* Start *

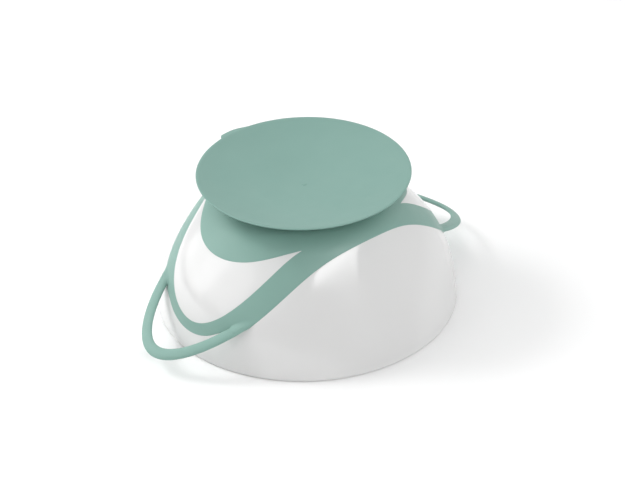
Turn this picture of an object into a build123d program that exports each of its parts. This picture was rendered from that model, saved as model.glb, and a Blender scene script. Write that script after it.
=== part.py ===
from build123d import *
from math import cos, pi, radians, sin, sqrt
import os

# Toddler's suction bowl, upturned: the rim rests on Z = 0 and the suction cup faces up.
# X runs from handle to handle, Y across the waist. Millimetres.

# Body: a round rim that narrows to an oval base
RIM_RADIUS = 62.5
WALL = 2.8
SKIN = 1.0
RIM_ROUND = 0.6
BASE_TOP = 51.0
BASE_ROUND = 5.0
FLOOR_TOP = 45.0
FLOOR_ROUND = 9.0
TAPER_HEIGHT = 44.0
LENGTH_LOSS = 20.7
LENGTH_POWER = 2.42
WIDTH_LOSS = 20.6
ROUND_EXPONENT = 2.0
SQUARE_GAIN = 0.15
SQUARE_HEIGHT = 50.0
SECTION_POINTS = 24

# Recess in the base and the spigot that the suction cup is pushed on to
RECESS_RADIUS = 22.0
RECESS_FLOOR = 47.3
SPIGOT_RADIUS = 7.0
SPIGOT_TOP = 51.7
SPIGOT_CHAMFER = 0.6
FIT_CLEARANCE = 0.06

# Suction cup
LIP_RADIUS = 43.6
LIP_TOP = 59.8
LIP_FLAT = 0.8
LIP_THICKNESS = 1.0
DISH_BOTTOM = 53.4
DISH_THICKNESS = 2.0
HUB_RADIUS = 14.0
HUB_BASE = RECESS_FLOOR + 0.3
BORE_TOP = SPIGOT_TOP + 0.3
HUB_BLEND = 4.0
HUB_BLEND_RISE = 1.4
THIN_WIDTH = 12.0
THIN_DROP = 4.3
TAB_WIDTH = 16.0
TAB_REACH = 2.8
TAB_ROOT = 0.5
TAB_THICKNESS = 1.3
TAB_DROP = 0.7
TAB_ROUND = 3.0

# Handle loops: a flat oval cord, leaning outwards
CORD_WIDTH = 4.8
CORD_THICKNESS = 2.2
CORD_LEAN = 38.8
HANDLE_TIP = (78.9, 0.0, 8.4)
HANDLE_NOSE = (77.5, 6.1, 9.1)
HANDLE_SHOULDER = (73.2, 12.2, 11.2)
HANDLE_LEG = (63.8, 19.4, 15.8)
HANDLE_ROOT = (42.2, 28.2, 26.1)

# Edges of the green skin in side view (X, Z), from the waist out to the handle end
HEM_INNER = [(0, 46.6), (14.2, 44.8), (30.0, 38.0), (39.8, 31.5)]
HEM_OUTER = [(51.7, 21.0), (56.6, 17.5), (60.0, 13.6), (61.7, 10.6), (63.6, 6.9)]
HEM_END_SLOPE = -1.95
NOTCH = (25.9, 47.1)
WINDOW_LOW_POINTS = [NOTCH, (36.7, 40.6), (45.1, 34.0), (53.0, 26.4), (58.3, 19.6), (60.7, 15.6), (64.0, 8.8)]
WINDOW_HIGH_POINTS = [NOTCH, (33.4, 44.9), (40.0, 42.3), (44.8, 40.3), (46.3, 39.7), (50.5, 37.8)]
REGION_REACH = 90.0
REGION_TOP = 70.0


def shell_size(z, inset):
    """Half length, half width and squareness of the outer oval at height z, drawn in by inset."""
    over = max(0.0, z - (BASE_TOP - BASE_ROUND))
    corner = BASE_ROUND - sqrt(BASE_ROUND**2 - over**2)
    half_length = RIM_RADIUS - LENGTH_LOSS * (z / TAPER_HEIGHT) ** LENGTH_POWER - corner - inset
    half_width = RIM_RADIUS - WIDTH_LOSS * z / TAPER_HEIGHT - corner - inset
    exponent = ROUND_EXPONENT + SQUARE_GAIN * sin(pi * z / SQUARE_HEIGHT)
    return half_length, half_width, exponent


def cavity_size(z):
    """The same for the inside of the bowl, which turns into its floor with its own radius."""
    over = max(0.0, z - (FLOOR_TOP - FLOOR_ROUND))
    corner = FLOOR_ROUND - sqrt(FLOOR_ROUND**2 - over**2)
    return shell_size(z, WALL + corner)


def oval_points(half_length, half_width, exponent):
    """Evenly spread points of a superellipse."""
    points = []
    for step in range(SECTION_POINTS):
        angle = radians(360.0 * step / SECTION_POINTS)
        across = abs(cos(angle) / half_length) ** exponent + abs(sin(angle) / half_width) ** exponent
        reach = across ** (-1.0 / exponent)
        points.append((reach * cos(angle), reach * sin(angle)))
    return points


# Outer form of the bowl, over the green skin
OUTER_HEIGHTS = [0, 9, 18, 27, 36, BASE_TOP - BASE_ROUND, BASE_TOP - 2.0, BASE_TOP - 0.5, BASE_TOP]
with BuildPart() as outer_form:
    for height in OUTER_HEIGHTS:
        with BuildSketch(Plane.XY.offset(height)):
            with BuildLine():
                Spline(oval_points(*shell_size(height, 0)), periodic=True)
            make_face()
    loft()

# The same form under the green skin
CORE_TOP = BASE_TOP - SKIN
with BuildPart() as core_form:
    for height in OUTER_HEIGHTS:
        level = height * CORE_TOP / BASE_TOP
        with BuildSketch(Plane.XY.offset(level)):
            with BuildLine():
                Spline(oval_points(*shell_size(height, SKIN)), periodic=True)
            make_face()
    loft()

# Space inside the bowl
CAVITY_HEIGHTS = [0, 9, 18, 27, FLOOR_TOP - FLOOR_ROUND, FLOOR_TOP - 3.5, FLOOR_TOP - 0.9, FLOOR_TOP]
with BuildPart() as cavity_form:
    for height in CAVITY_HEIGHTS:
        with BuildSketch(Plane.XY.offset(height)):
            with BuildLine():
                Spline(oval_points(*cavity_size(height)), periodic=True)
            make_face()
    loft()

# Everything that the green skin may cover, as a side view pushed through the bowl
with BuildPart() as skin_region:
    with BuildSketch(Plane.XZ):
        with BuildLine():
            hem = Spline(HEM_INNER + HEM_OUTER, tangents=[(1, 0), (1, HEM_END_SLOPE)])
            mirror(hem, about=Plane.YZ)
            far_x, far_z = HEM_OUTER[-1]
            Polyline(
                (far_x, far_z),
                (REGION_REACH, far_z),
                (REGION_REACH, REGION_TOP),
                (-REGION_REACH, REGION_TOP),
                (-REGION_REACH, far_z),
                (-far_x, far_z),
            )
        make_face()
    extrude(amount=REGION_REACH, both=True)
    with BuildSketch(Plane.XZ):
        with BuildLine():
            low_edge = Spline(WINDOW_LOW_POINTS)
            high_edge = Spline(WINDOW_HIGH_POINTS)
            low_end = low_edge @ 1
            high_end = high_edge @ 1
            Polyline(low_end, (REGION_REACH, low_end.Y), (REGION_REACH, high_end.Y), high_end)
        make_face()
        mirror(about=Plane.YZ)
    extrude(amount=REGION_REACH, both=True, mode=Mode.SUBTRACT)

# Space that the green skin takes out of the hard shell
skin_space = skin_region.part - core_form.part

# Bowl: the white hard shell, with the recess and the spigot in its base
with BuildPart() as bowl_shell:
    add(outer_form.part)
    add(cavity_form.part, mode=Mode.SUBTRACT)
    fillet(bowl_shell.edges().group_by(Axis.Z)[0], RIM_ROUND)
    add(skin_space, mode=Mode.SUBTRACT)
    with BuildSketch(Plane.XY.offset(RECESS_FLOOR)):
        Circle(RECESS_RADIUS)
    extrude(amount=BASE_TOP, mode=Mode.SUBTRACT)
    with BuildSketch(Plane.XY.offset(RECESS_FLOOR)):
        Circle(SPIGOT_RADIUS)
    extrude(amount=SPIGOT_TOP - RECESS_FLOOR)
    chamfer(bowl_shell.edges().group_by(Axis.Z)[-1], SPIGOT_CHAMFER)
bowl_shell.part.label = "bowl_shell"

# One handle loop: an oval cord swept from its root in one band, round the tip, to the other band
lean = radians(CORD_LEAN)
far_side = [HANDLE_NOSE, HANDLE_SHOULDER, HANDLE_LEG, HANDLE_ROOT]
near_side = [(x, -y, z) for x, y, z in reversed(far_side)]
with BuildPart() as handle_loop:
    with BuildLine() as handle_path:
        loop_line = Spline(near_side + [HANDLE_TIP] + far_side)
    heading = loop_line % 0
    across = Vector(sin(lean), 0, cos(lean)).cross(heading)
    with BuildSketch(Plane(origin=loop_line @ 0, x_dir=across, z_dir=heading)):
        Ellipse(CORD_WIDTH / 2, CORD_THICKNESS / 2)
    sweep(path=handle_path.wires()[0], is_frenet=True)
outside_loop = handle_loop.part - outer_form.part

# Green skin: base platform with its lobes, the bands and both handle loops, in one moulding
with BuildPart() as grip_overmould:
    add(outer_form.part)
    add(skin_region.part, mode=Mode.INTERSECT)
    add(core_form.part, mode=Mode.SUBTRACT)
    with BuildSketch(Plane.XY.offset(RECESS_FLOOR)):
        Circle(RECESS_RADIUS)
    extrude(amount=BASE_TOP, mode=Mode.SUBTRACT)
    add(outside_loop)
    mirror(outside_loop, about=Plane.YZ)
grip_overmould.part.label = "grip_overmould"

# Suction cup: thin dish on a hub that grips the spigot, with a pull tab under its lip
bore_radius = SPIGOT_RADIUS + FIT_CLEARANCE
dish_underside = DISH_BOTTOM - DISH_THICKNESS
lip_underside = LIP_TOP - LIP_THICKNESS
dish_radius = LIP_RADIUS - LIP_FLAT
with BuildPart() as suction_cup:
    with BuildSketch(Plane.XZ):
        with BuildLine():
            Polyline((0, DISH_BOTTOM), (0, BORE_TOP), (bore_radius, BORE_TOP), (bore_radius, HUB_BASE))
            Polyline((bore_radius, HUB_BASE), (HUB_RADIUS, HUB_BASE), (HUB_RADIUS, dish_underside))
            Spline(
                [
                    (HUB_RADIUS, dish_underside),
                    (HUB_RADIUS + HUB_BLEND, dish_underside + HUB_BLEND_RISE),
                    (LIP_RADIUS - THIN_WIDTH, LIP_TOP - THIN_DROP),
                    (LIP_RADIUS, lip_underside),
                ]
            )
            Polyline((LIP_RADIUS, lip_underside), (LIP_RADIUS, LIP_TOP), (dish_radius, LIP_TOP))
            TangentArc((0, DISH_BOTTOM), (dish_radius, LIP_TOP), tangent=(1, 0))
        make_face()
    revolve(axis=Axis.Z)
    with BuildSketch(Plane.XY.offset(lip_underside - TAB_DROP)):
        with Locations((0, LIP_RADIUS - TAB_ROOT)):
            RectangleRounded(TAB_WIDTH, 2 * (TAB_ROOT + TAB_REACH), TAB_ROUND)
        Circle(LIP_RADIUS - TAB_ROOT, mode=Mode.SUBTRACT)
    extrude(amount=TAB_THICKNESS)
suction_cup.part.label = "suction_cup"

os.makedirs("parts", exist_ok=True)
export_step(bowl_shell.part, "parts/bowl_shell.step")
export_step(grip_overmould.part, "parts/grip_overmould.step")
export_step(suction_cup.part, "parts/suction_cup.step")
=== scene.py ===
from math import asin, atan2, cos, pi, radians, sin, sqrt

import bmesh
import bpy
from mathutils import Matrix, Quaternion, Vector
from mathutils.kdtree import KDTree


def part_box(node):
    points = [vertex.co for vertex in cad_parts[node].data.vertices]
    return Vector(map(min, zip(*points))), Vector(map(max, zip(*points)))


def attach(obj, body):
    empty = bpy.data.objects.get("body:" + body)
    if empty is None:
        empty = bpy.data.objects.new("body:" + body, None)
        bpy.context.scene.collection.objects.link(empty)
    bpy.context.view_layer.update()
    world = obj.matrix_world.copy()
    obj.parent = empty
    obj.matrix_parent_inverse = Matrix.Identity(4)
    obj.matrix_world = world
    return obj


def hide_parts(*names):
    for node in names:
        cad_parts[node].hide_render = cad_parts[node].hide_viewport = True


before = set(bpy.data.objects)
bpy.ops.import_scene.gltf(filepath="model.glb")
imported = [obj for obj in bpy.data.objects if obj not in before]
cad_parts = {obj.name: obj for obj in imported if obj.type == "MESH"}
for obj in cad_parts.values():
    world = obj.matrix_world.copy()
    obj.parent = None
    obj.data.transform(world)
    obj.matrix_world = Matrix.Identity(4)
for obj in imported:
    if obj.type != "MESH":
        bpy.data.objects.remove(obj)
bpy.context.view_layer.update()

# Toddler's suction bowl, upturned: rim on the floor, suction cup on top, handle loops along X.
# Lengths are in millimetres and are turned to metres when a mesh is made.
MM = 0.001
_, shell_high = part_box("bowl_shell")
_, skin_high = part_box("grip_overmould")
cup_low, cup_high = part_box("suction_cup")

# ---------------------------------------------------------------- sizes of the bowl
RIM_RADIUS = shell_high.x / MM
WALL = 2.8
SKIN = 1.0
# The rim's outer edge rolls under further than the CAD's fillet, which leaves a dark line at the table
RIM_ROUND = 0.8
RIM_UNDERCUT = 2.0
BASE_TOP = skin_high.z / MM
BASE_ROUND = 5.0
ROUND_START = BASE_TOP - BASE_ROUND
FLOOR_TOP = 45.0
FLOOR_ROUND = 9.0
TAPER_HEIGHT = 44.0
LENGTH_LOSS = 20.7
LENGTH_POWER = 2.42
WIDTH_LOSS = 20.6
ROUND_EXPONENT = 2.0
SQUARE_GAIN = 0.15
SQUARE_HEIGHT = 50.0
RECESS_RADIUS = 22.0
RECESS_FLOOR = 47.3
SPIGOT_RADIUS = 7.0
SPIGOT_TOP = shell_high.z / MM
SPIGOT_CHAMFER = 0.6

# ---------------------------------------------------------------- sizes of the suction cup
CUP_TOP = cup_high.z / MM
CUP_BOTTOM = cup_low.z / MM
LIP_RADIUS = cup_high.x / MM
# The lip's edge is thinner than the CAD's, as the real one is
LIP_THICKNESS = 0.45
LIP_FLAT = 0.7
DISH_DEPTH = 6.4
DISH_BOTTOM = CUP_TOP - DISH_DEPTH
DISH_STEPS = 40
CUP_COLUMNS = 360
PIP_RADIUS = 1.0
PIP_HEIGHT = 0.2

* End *

Give again, word for word, the lines of the listing, starting at its first line and ending with the line containing "HANDLE_ROOT = (42.2, 28.2, 26.1)".

**PROBLEM SOLUTION:**
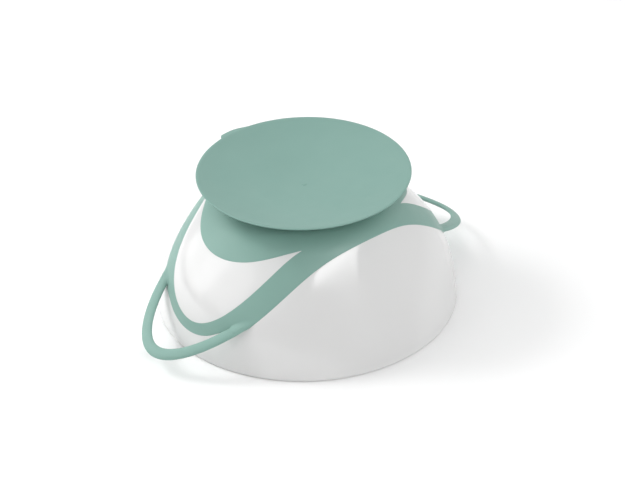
Turn this picture of an object into a build123d program that exports each of its parts. This picture was rendered from that model, saved as model.glb, and a Blender scene script. Write that script after it.
=== part.py ===
from build123d import *
from math import cos, pi, radians, sin, sqrt
import os

# Toddler's suction bowl, upturned: the rim rests on Z = 0 and the suction cup faces up.
# X runs from handle to handle, Y across the waist. Millimetres.

# Body: a round rim that narrows to an oval base
RIM_RADIUS = 62.5
WALL = 2.8
SKIN = 1.0
RIM_ROUND = 0.6
BASE_TOP = 51.0
BASE_ROUND = 5.0
FLOOR_TOP = 45.0
FLOOR_ROUND = 9.0
TAPER_HEIGHT = 44.0
LENGTH_LOSS = 20.7
LENGTH_POWER = 2.42
WIDTH_LOSS = 20.6
ROUND_EXPONENT = 2.0
SQUARE_GAIN = 0.15
SQUARE_HEIGHT = 50.0
SECTION_POINTS = 24

# Recess in the base and the spigot that the suction cup is pushed on to
RECESS_RADIUS = 22.0
RECESS_FLOOR = 47.3
SPIGOT_RADIUS = 7.0
SPIGOT_TOP = 51.7
SPIGOT_CHAMFER = 0.6
FIT_CLEARANCE = 0.06

# Suction cup
LIP_RADIUS = 43.6
LIP_TOP = 59.8
LIP_FLAT = 0.8
LIP_THICKNESS = 1.0
DISH_BOTTOM = 53.4
DISH_THICKNESS = 2.0
HUB_RADIUS = 14.0
HUB_BASE = RECESS_FLOOR + 0.3
BORE_TOP = SPIGOT_TOP + 0.3
HUB_BLEND = 4.0
HUB_BLEND_RISE = 1.4
THIN_WIDTH = 12.0
THIN_DROP = 4.3
TAB_WIDTH = 16.0
TAB_REACH = 2.8
TAB_ROOT = 0.5
TAB_THICKNESS = 1.3
TAB_DROP = 0.7
TAB_ROUND = 3.0

# Handle loops: a flat oval cord, leaning outwards
CORD_WIDTH = 4.8
CORD_THICKNESS = 2.2
CORD_LEAN = 38.8
HANDLE_TIP = (78.9, 0.0, 8.4)
HANDLE_NOSE = (77.5, 6.1, 9.1)
HANDLE_SHOULDER = (73.2, 12.2, 11.2)
HANDLE_LEG = (63.8, 19.4, 15.8)
HANDLE_ROOT = (42.2, 28.2, 26.1)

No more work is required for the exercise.